Sector exposure is the second argument. Indian listed markets are structurally under-represented in global technology, semiconductors, and life sciences innovation. Global ETFs or direct international equities through the LRS route fill that gap in a way domestic markets simply cannot. The practical options in 2026 include an international fund of funds, direct LRS investing up to the annual limit per individual, and certain AIF structures that invest internationally within permitted limits.
Common allocation mistakes investors make
A few patterns show up repeatedly in how investors get allocation wrong.
- Treating all AIFs as one category and either avoiding them entirely or over-allocating without understanding the liquidity trade-off
- Building a PMS allocation before the MF foundation is solid, which creates a situation where the satellite is larger than the core
- Ignoring global assets entirely until rupee depreciation makes the gap painful
- Accumulating products without a clear purpose for each, resulting in overlap and complexity that adds cost without adding genuine diversification
- Rebalancing too frequently in response to short-term market moves rather than to changes in actual allocation targets
How often should investors rebalance their portfolio?
Annual rebalancing is the practical starting point for most investors. The triggers for more frequent review are meaningful changes in allocation drift, a significant life event affecting liquidity needs or time horizon, or a structural change in the investment case for a particular layer.

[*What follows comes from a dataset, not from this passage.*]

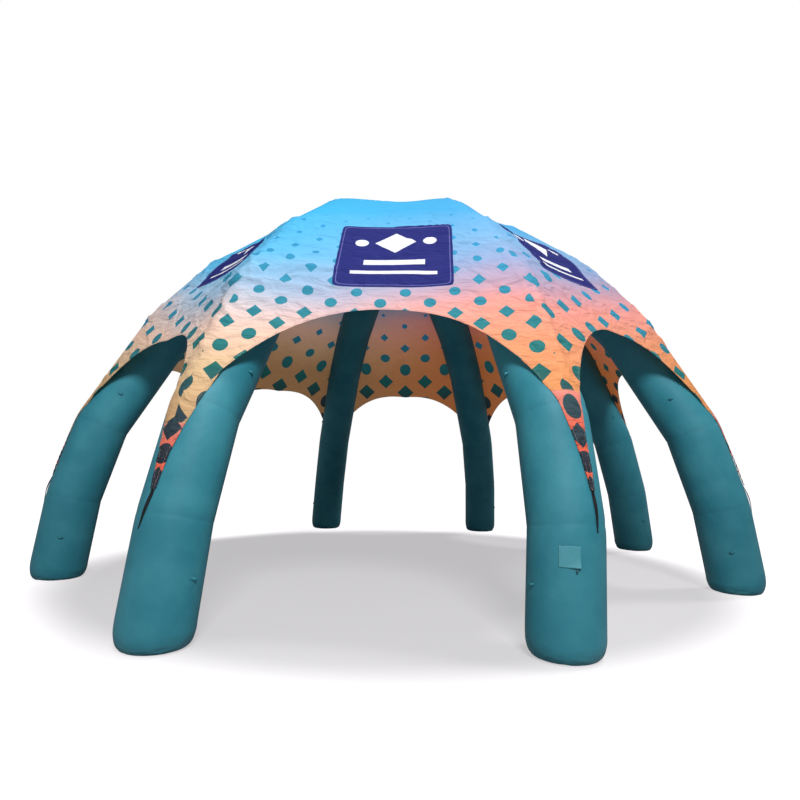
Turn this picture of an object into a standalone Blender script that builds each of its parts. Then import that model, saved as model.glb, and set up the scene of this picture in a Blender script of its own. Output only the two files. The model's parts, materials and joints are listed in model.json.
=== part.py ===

Daily or monthly portfolio monitoring creates more activity than most investors benefit from. The discipline is checking whether the allocation still reflects the original intent, not whether individual holdings have moved in the short term.
Conclusion
The 2026 allocation framework works because each layer has a clearly defined role. MFs provide the accessible, liquid core. PMS adds conviction-based equity exposure. AIFs bring private market returns and uncorrelated strategies. Global assets manage currency and sector concentration.
Getting this right requires starting with allocation logic before touching product selection. Investors who begin with a clear framework and then find the right instruments within each layer tend to build more coherent portfolios than those who accumulate products and try to retrofit a logic onto them afterwards.